Unless I missed something I don't know how you see it that way.  

It doesn't matter that the Aunt was never married to the younger kids father.  She was mother to all kids involved and it is her property.  She inherited the property from her first husband so it is hers to pass down and leave to ALL children.  Even if she was married to the second guy it still would not matter because she died last so it all still would be hers to leave to her children.  It works that way in most states I have seen. 

If there were steps,  no blood relation at all to the mother maybe what you are saying might be true but they are all blood to the mother.  Dead people do not own anything it must say in some paperwork or by some default that it is hers even if it is in his name still.  That makes it hers, part of her estate and her estate should be split 5 ways and I don't see how it could be any other way.  She is equally all of their mother.  

STaround's picture

Under CA law, the property was SEPERATE property and goes 1/3 to wife, 2/3 to kids, the OLDER kids of the first father.  No it does not go 100% to wife  It was never her property to give away (the 2/3).   If her first husband wanted her to have it all, he could have written a will.

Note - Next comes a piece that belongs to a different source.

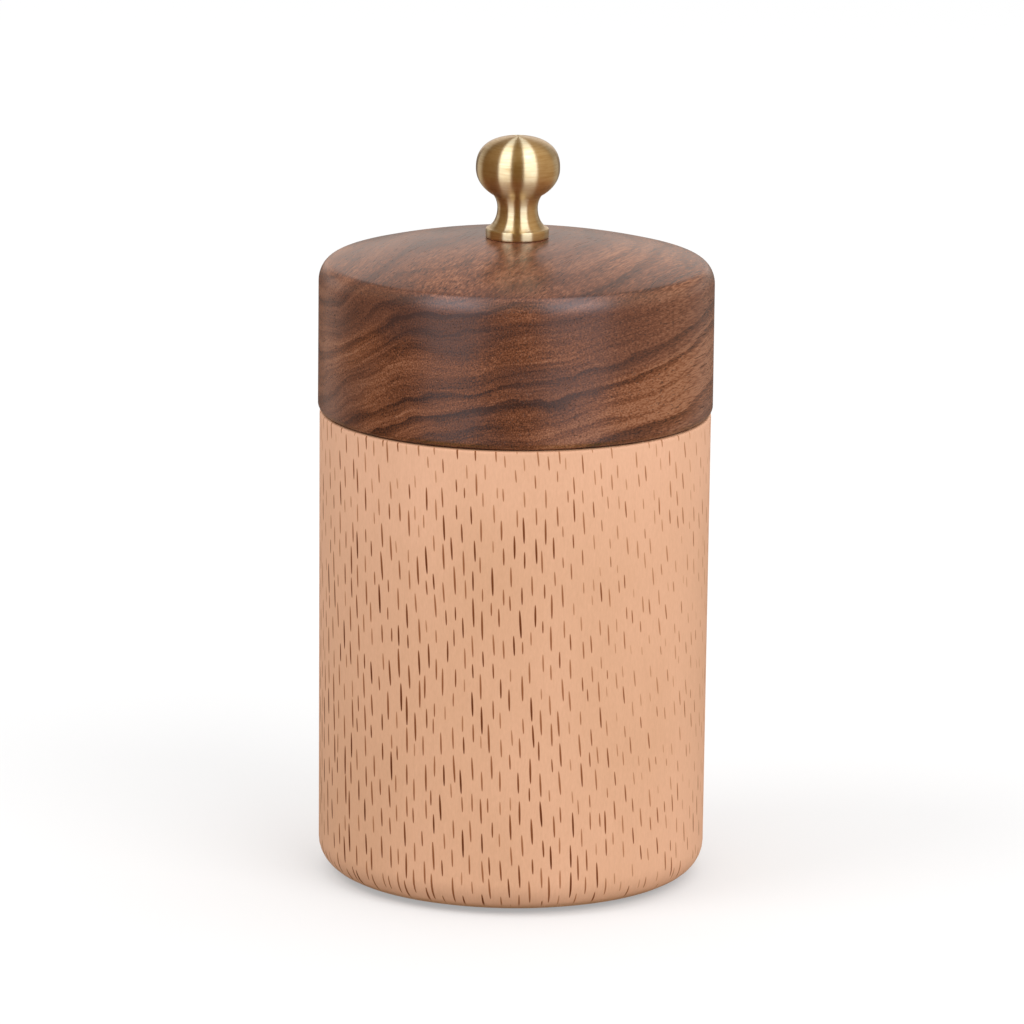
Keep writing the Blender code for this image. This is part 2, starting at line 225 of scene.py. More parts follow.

I agree, it does not matter that she never remarried.

 

Sandybeaches's picture

Wait so what you are all saying is that the wife never inherited the property??  Then who did?  It couldn't have been left to chance for 40 years without any closure as to who was supposed to maintain it?  

If this is also the case then, if the wife was never entitled to it then it should be pretty easy now.  The older kids would go to court and get it if it is solely their fathers and they are his only heirs.  Since it is not that easy that tells me there is a missing piece here to this story.  Somebody,  be it the wife or the state would have cleared this up 40 years ago upon the husbands death so part of this story is not clear.  

Sandybeaches's picture

And I wonder sometimes if the message is clear in the lack of a Will as well.  Sometimes a person doesn't know how to address these things and so they leave it for those left behind to duke it out.  I will have to read all of the posts but far far as I see it they are all children of your Aunt no steps at all.  She acquired this property through her first husband and had it 40 years.  They all knew of the property growing up as hers. 

I truly think that it should be divided 5 ways and yes the sibling should have first choice to buy before a stranger but not at a lower cost.  It is not fair to the others.  She has lived rent free and therefore that is her break on cost already.  

It is sad, very sad!!  I have been through this myself with my siblings and my cousins went through almost the exact same thing as you are describing.  It is gut wrenching at times and the wounds are sometimes ever lasting.